Bio: Dr. Jean-Marc Odobez (MSc 1990, PhD 1994) graduated from the École Nationale Supérieure des Télécommunications de Bretagne (ENSTBr, France) in 1990 and obtained his Ph.D. from Rennes University for his dissertation at INRIA, focusing on dynamic scene analysis for scene understanding. After five years as an Assistant Professor at the University of Le Mans, France, he joined Idiap, where he is now the Head of the Perception & Activity Understanding Group. He is also an Adjunct Faculty at EPFL in the School of Engineering and a member of the Electrical Engineering Doctoral Committee (EDEE). His research interests lie in the design of multimodal perception systems, integrating computer vision, statistical machine learning, deep learning, and social sciences to advance activity and behavior recognition, as well as human-human and human-robot interaction modeling. His work has applications in human health assessment, social robotics, and media content analysis. Dr. Odobez has published over 50 journal articles and 160 peer-reviewed conference papers in his field. He has been the principal investigator of more than 18 European and Swiss projects and has led 10 technology transfer projects with SMEs. He holds several patents in computer vision and is the co-founder of Klewel SA (www.klewel.ch) and Eyeware SA (eyeware.tech), a company specializing in eye tracking and attention modeling. He is an IEEE member and serves as an Associate Editor for the Machine Vision and Applications journal. Additionally, he regularly serves as an Area Chair for conferences such as ICMI, ICCV, CVPR, and ECCV.

Title: Looking Through Their Eyes: Decoding Gaze and Attention in Everyday Life

Abstract: Beyond words, non-verbal behaviors (NVB) are known to play important roles in face-to-face interactions. However, decoding NVB is a challenging problem that involves both extracting subtle physical NVB cues and mapping them to higher-level communication behaviors or social constructs. Gaze, in particular, serves as a fundamental indicator of attention and interest, influencing communication and social signaling across various domains such as human-computer interaction, robotics, and medical diagnosis, notably in Autism Spectrum Disorders (ASD) assessment.
However, estimating others' visual attention, encompassing their gaze and Visual Focus of Attention (VFOA), remains highly challenging, even for humans. It requires not only inferring accurate 3D gaze directions but also understanding the contextual scene to discern which object in the field of view is actually looked at. Context can include people activities that can provide priors about which objects are looked at, or the scene structure to detect obstructions in the line of sight. Recent research has pursued two avenues to address this: the first one focused on improving appearance-based 3D gaze estimation from images and videos, while the second investigated gaze following —the task of inferring where a person looks in an image.
This presentation will explore ideas and methodologies addressing both challenges.

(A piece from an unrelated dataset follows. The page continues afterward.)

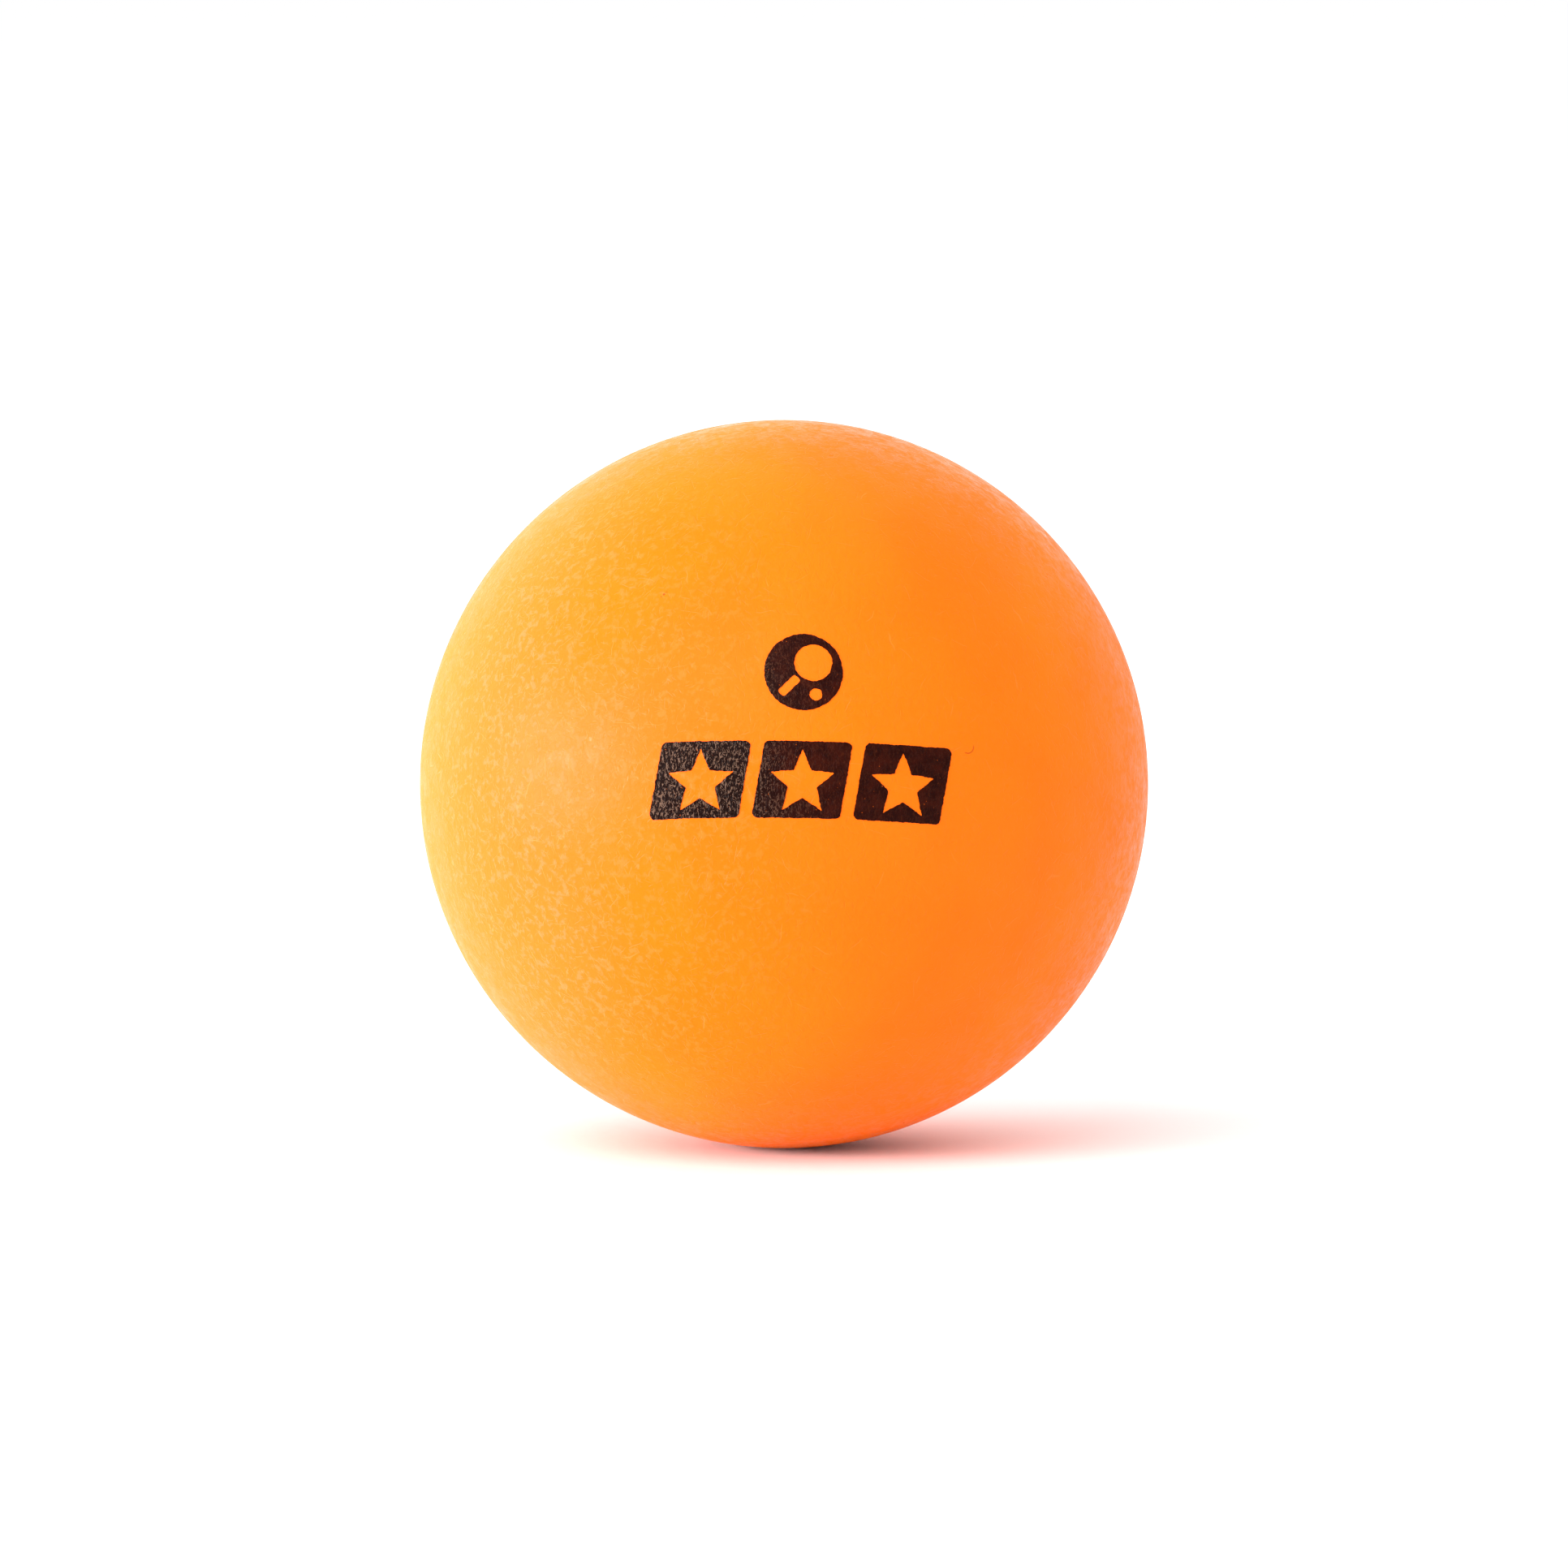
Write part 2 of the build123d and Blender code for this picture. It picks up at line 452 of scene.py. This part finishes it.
def hairlines(graph, place, spacing, length, width, seed, spread=(1, 1, 1)):
    """Mask of short scratches, one to a cell, each at an angle of its own and slightly bent. spread
    scales the direction across a scratch: a small z makes the scratches run up and down."""
    shifted = graph.vector("ADD", place, (seed * 7.3, seed * -4.1, seed * 2.9))
    bend = graph.noise(shifted, 0.9 / length).outputs["Color"]
    bend = graph.scaled(graph.vector("SUBTRACT", bend, (0.5, 0.5, 0.5)), length * 0.35)
    bent = graph.vector("ADD", shifted, bend)
    inputs = {"Vector": bent, "Scale": 1 / spacing, "Randomness": 1.0}
    cells = graph.node("ShaderNodeTexVoronoi", inputs)
    offset = graph.vector("SUBTRACT", bent, cells.outputs["Position"])
    across = graph.vector("SUBTRACT", cells.outputs["Color"], (0.5, 0.5, 0.5))
    across = graph.vector("NORMALIZE", graph.vector("MULTIPLY", across, spread))
    away = graph.math("ABSOLUTE", graph.vector("DOT_PRODUCT", offset, across))
    line = graph.ramp(away, width * 0.5, 0.0)
    ends = graph.ramp(graph.vector("LENGTH", offset), length * 0.5, length * 0.25)
    return graph.math("MULTIPLY", line, ends)


def on_front(x, z):
    """Point on the ball's front, in millimetres."""
    return (x, -math.sqrt((OUTER_R / MM) ** 2 - x * x - z * z), z)


def speck(graph, place, spot, radius):
    """Mask of a round spot on the ball's front."""
    return graph.ramp(graph.vector("DISTANCE", place, on_front(*spot)), radius, radius * 0.6)


def hair_mark(graph, place):
    """Mask of a tiny bent fibre: the lower right of a thin ring, on the ball's front."""
    centre = on_front(*HAIR_PLACE)
    away = graph.math("SUBTRACT", graph.vector("DISTANCE", place, centre), HAIR_RADIUS)
    ring = graph.ramp(graph.math("ABSOLUTE", away), HAIR_WIDTH, HAIR_WIDTH * 0.4)
    side = graph.vector("DOT_PRODUCT", graph.vector("SUBTRACT", place, centre), (0.57, 0.0, -0.82))
    return graph.math("MULTIPLY", ring, graph.ramp(side, HAIR_RADIUS * 0.25, HAIR_RADIUS * 0.6))


def seam_band(graph, place):
    """Mask of the band about the seam that was buffed flush, and the fine lines that run round it."""
    y = graph.node("ShaderNodeSeparateXYZ", {0: place}).outputs["Y"]
    edge = graph.noise(place, 0.5, 2.0).outputs["Fac"]
    reach = graph.math("MULTIPLY_ADD", edge, BUFF_WANDER, graph.math("ABSOLUTE", y))
    band = graph.ramp(reach, BUFF_HALF_WIDTH + BUFF_WANDER, BUFF_HALF_WIDTH)
    lines = graph.noise(graph.vector("MULTIPLY", place, (0.5, 14, 0.5)), 1.0, 2.0).outputs["Fac"]
    return band, lines


def lit_side_mask(graph, place, dim_x, lit_x, least):
    """Mask of the ball's left side, where the key light falls, to paint sheen and glints there: least at
    the first x, 1 at the second.
    """
    x = graph.node("ShaderNodeSeparateXYZ", {0: place}).outputs["X"]
    patchy = graph.noise(place, 0.12, 2.0).outputs["Fac"]
    x = graph.math("MULTIPLY_ADD", graph.math("SUBTRACT", patchy, 0.5), LIT_SIDE_WANDER, x)
    return graph.ramp(x, dim_x, lit_x, least, 1.0)


def plastic_material():
    """Orange tumbled plastic: mottled satin skin, hairline scratches, bits of dirt moulded in, a fibre
    and a buffed band at the seam; on the left side, where the key light falls, painted sheen: a paler
    haze, pale flecks and lighter scratches."""
    graph = Graph("orange_tumbled_plastic")
    place = place_mm(graph)
    cloud = graph.noise(place, 0.12, 2.0).outputs["Fac"]
    patches = graph.noise(place, 0.8, 2.0).outputs["Fac"]
    mottle = graph.noise(place, 2.5, 4.0, 0.62).outputs["Fac"]
    grain = graph.noise(place, 6.0, 2.0).outputs["Fac"]
    sheen_flecks = graph.ramp(mottle, 0.49, 0.64)
    band, band_lines = seam_band(graph, place)
    unbuffed = graph.math("SUBTRACT", 1.0, band)
    fine = hairlines(graph, place, 0.65, 0.7, 0.05, 1)
    long = hairlines(graph, place, 1.5, 1.3, 0.05, 2)
    faint = hairlines(graph, place, 0.40, 0.40, 0.05, 3, (1, 1, 0.5))
    scratches = graph.math("MULTIPLY", graph.most(fine, long, faint), unbuffed)
    deep_scratches = graph.math("MULTIPLY", long, unbuffed)
    # Mask of the left side, where the key light falls, for the painted sheen and glints below.
    lit_side = lit_side_mask(graph, place, 3, -15, 0.08)
    # Mask of the far left, for painted sheen.
    painted_sheen = lit_side_mask(graph, place, -6, -15, 0.0)

    colour = graph.mix(graph.ramp(cloud, 0.35, 0.65), (0.95, 0.162, 0.001, 1), (0.97, 0.176, 0.002, 1))
    # Painted sheen: the base colour and the flecks are drawn paler on the far left.
    colour = graph.mix(painted_sheen, colour, (0.98, 0.181, 0.012, 1))
    sheen_fleck_colour = graph.mix(painted_sheen, (1.0, 0.205, 0.025, 1), (1.0, 0.214, 0.055, 1))
    # Painted sheen: pale flecks, drawn on the lit left side only.
    colour = graph.mix(graph.math("MULTIPLY", sheen_flecks, lit_side), colour, sheen_fleck_colour)
    # Painted glints: scratches drawn lighter on the lit left side.
    glinting_scratches = graph.math("MULTIPLY", scratches, graph.scale_of(lit_side, 0.50))
    colour = graph.mix(glinting_scratches, colour, (1.0, 0.26, 0.070, 1))
    colour = graph.mix(graph.scale_of(deep_scratches, 0.30), colour, (1.0, 0.25, 0.040, 1))
    colour = graph.mix(graph.scale_of(band, 0.25), colour, (0.93, 0.14, 0.003, 1))
    for spot, radius, strength in SPECKS:
        dirt = graph.scale_of(speck(graph, place, spot, radius), strength)
        colour = graph.mix(dirt, colour, (0.10, 0.04, 0.004, 1))
    colour = graph.mix(graph.scale_of(hair_mark(graph, place), 0.6), colour, (0.20, 0.04, 0.003, 1))

    satin = graph.ramp(mottle, 0.38, 0.62, 0.33, 0.53)
    roughness = graph.math("ADD", satin, graph.ramp(patches, 0.3, 0.7, -0.06, 0.10))
    roughness = graph.mix_value(graph.scale_of(scratches, 0.8), roughness, 0.25)
    roughness = graph.math("SUBTRACT", roughness, graph.scale_of(band, 0.08))

    height = graph.math("MULTIPLY_ADD", grain, 0.5, graph.scale_of(mottle, 3.0))
    height = graph.math("SUBTRACT", height, graph.scale_of(scratches, 0.8))
    height = graph.mix_value(graph.scale_of(band, 0.7), height, graph.scale_of(band_lines, 0.5))
    graph.set(graph.shader, "IOR", 1.18)
    graph.set(graph.shader, "Diffuse Roughness", 1.0)
    return graph.finish(colour, roughness, height, 0.012 * MM)


def ink_material():
    """Dark brown pad-printing ink: finely scored, with painted glints in the scratches at its left where
    the key light falls, darker between them there, and pinholes to the orange.
    """
    graph = Graph("brown_black_ink")
    place = place_mm(graph)
    cloud = graph.noise(place, 1.3, 3.0).outputs["Fac"]
    fibres = graph.noise(graph.vector("MULTIPLY", place, (9, 9, 4)), 1.0, 3.0).outputs["Fac"]
    pinholes = graph.ramp(graph.noise(place, 7.0, 1.0).outputs["Fac"], 0.74, 0.80, 0, 0.6)
    fine = hairlines(graph, place, 0.17, 0.45, 0.05, 4, (1, 1, 0.35))
    long = hairlines(graph, place, 0.30, 0.75, 0.06, 5, (1, 1, 0.35))
    short = hairlines(graph, place, 0.13, 0.25, 0.05, 6, (1, 1, 0.6))
    scratches = graph.most(fine, long, short)
    scored = graph.math("MULTIPLY", scratches, graph.ramp(fibres, 0.45, 0.56))
    # Mask of the left side, where the key light falls, for the painted glints below.
    lit_side = lit_side_mask(graph, place, 4, -8, 0.35)
    glint_side = graph.ramp(lit_side, 0.4, 0.9)

    colour = graph.mix(graph.ramp(cloud, 0.35, 0.7), (0.014, 0.0012, 0.0004, 1), (0.029, 0.003, 0.0008, 1))
    # Towards the left the ink is drawn darker between the scratches.
    colour = graph.mix(glint_side, colour, (0.007, 0.0018, 0.001, 1))
    # Scratch colour: orange-brown at the centre and right, painted whitish glints at the left.
    scratch_and_glint_colour = graph.mix(glint_side, (0.06, 0.013, 0.004, 1), (0.130, 0.072, 0.048, 1))
    colour = graph.mix(graph.math("MULTIPLY", scored, lit_side), colour, scratch_and_glint_colour)
    colour = graph.mix(pinholes, colour, (0.50, 0.08, 0.003, 1))

    roughness = graph.ramp(cloud, 0.3, 0.7, 0.24, 0.34)
    height = graph.math("MULTIPLY_ADD", cloud, 0.4, graph.scale_of(fibres, 1.5))
    height = graph.math("SUBTRACT", height, scratches)
    graph.set(graph.shader, "IOR", 1.12)
    return graph.finish(colour, roughness, height, 0.012 * MM)


def cement_material():
    """Cement in the seam: the plastic's own colour, a little deeper and glossier."""
    graph = Graph("orange_cement")
    place = place_mm(graph)
    cloud = graph.noise(place, 1.1, 3.0).outputs["Fac"]
    colour = graph.mix(graph.ramp(cloud, 0.3, 0.7), (0.80, 0.10, 0.003, 1), (0.95, 0.17, 0.006, 1))
    roughness = graph.ramp(cloud, 0.3, 0.7, 0.25, 0.40)
    graph.set(graph.shader, "IOR", 1.3)
    return graph.finish(colour, roughness, cloud, 0.01 * MM)


def paper_material():
    """White seamless paper."""
    graph = Graph("white_paper")
    place = place_mm(graph)
    fibre = graph.noise(place, 0.8, 4.0).outputs["Fac"]
    colour = graph.mix(fibre, (0.94, 0.94, 0.94, 1), (0.96, 0.96, 0.96, 1))
    graph.set(graph.shader, "Specular IOR Level", 0.0)
    return graph.finish(colour, 0.9, fibre, 0.02 * MM)


# ---------------------------------------------------------------- the ball
plastic = plastic_material()
ink = ink_material()
finish_mesh("front_shell", front_shell_mesh(), plastic, "ball_plastic", "front_half_shell")
finish_mesh("rear_shell", rear_shell_mesh(), plastic, "ball_plastic", "rear_half_shell")
finish_mesh("cement_line", cement_mesh(), cement_material(), "cement", "seam_cement")

emblem = film_mesh("emblem", emblem_depth, (0, EMBLEM_RISE), (EMBLEM_R, EMBLEM_R), 1)
finish_mesh("emblem", emblem, ink, "ink", "printed_emblem")
PLATE_REACH = PLATE_WIDTH / 2 + PLATE_HEIGHT / 2 * math.tan(math.radians(PLATE_SLANT))
for place, side in enumerate(("left", "centre", "right"), start=-1):
    middle = (place * (PLATE_WIDTH + PLATE_GAP), -PLATE_DROP)
    plate = film_mesh(f"star_{side}", plate_depth, middle, (PLATE_REACH, PLATE_HEIGHT / 2), 3 + place)
    finish_mesh(f"star_{side}", plate, ink, "ink", f"printed_star_{side}")

# ---------------------------------------------------------------- studio
CAMERA_DISTANCE = 0.6
CAMERA_AZIMUTH = -3.0    # degrees; 0 looks along +Y
CAMERA_ELEVATION = 5.0
BALL_SHARE = 0.4645      # the ball's diameter as a share of the picture's width
SENSOR = 36.0
FLOOR_R = 30.0


def aimed(obj, azimuth, elevation, distance):
    """Puts a camera or light at that side of the ball, turned to its centre."""
    a, e = math.radians(azimuth), math.radians(elevation)
    back = Vector((math.sin(a) * math.cos(e), -math.cos(a) * math.cos(e), math.sin(e)))
    obj.location = back * distance
    obj.rotation_euler = (-back).to_track_quat("-Z", "Y").to_euler()


def camera():
    """Long lens whose picture the ball fills to BALL_SHARE."""
    data = bpy.data.cameras.new("camera")
    data.sensor_width = SENSOR
    half_angle = math.asin(OUTER_R / CAMERA_DISTANCE)
    data.lens = BALL_SHARE * SENSOR / (2 * math.tan(half_angle))
    obj = bpy.data.objects.new("camera", data)
    bpy.context.scene.collection.objects.link(obj)
    aimed(obj, CAMERA_AZIMUTH, CAMERA_ELEVATION, CAMERA_DISTANCE)
    bpy.context.scene.camera = obj


def softbox(name, azimuth, elevation, distance, width, height, watts):
    """Rectangular light, out of the camera's sight."""
    data = bpy.data.lights.new(name, "AREA")
    data.shape = "RECTANGLE"
    data.size = width
    data.size_y = height
    data.energy = watts
    obj = bpy.data.objects.new(name, data)
    obj.visible_camera = False
    bpy.context.scene.collection.objects.link(obj)
    aimed(obj, azimuth, elevation, distance)


def paper_floor():
    """White floor, so wide that its edge melts into the white surroundings."""
    mesh = bpy.data.meshes.new("paper_floor")
    bm = bmesh.new()
    bmesh.ops.create_circle(bm, cap_ends=True, segments=96, radius=FLOOR_R)
    bmesh.ops.translate(bm, verts=bm.verts, vec=(0, 0, -OUTER_R))
    bm.to_mesh(mesh)
    bm.free()
    mesh.materials.append(paper_material())
    floor = bpy.data.objects.new("paper_floor", mesh)
    bpy.context.scene.collection.objects.link(floor)


camera()
paper_floor()
softbox("key", -74, 6, 0.9, 0.6, 0.3, 17.0)
softbox("front", -30, 36, 1.1, 0.9, 0.8, 7.5)
softbox("rim", -125, 10, 0.9, 0.8, 0.5, 1)
softbox("back", 180, 18, 1.0, 0.8, 0.5, 1)

world = bpy.data.worlds.new("studio")
world.use_nodes = True
world.node_tree.nodes["Background"].inputs["Color"].default_value = (1, 1, 1, 1)
world.node_tree.nodes["Background"].inputs["Strength"].default_value = 1.05
bpy.context.scene.world = world
bpy.context.scene.view_settings.view_transform = "Standard"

Initially, it delves into advancements in 3D gaze estimation, including personalized model construction via few-shot learning and gaze redirection eye synthesis, differential gaze estimation, and leveraging social interaction priors for model adaptation. Subsequently, recent models for estimating gaze targets location ('where') in real-world settings are introduced, including the joint inference of gaze locations for all people in a scene, the inference of social labels like eye contact and shared attention, or the inference of the semantic category of what is being looked at ('what').